Robert Trautman | Property Insurance Coverage Law Blog | July 17, 2015
Anyone who has made their living in the insurance claims business over the last few years has heard of the Farmers “Next Gen” policy. I thought it would be a good idea to look at this policy and compare it to the standard HO 3 policy. The first stop on this tour is a natural place to begin, the Definitions section. The first definition in the “Next Gen” policy is actually not found in the standard HO 3 policy and that is Actual Cash Value (ACV). Because it is not generally defined in policies, there are tons of cases on the subject. My colleague, Shane Smith, has been writing a great series on calculating ACV in different states.

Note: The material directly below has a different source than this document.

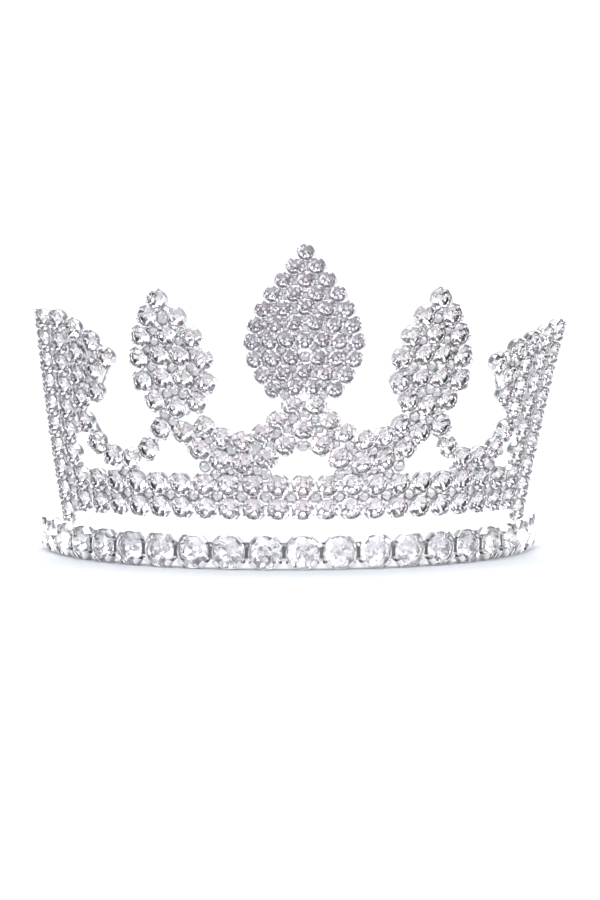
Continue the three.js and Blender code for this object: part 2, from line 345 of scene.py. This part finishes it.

The “Next Gen” policy defines ACV as follows:
Actual Cash Value – means the reasonable replacement cost at time of loss less deduction for depreciation and both economic and functional obsolescence.
We mat depreciate all replacement costs, including by way of example but not limited to the costs of material and labor. The “Actual Cash Value” of the lost or damaged property may be significantly less than its replacement cost.”
Go ahead and give that definition a second read. I know it took me a few readings to let that sink in. This is a complete redefinition of ACV that will drastically reduce what Farmers policyholders will receive for a covered loss. First, deprecation is traditionally as a result of physical changes to an item brought about by use and the passage of time. Farmers new definition changes the game completely. While depreciation has always been a subjective analysis, this definition adds new components to that subjective analysis. Now the carrier can depreciate an item, if is economically obsolete? If an insured has older items that cannot be replaced but are of little economic value(think family heirlooms that are not true antiques), Farmers can depreciate them to the point were the insured will receive no compensation for the items.
Even with these issues, perhaps the most offensive part of this definition is the depreciation of labor. As I mentioned above, traditionally depreciation was used by insurance carriers to recognize the physical change brought about to items by time and use. How then does labor depreciate? The labor used to paint a wall does not change or lessen in value over time the way the actual paint does. Likewise, the labor of a carpet layer in installing carpet does not lessen in value when children walk across it with muddy shoes. The point is, the labor used to build or repair a home does not change over time the way the materials do and Farmers stating that they will depreciate labor seems to simply be a way to pay less for claims.
Ultimately, I would assume Farmers added in the definition to lessen arguments with insureds over depreciation issues. However, adding to the subjective factors that adjusters can consider will increase litigation between Farmers and their insureds.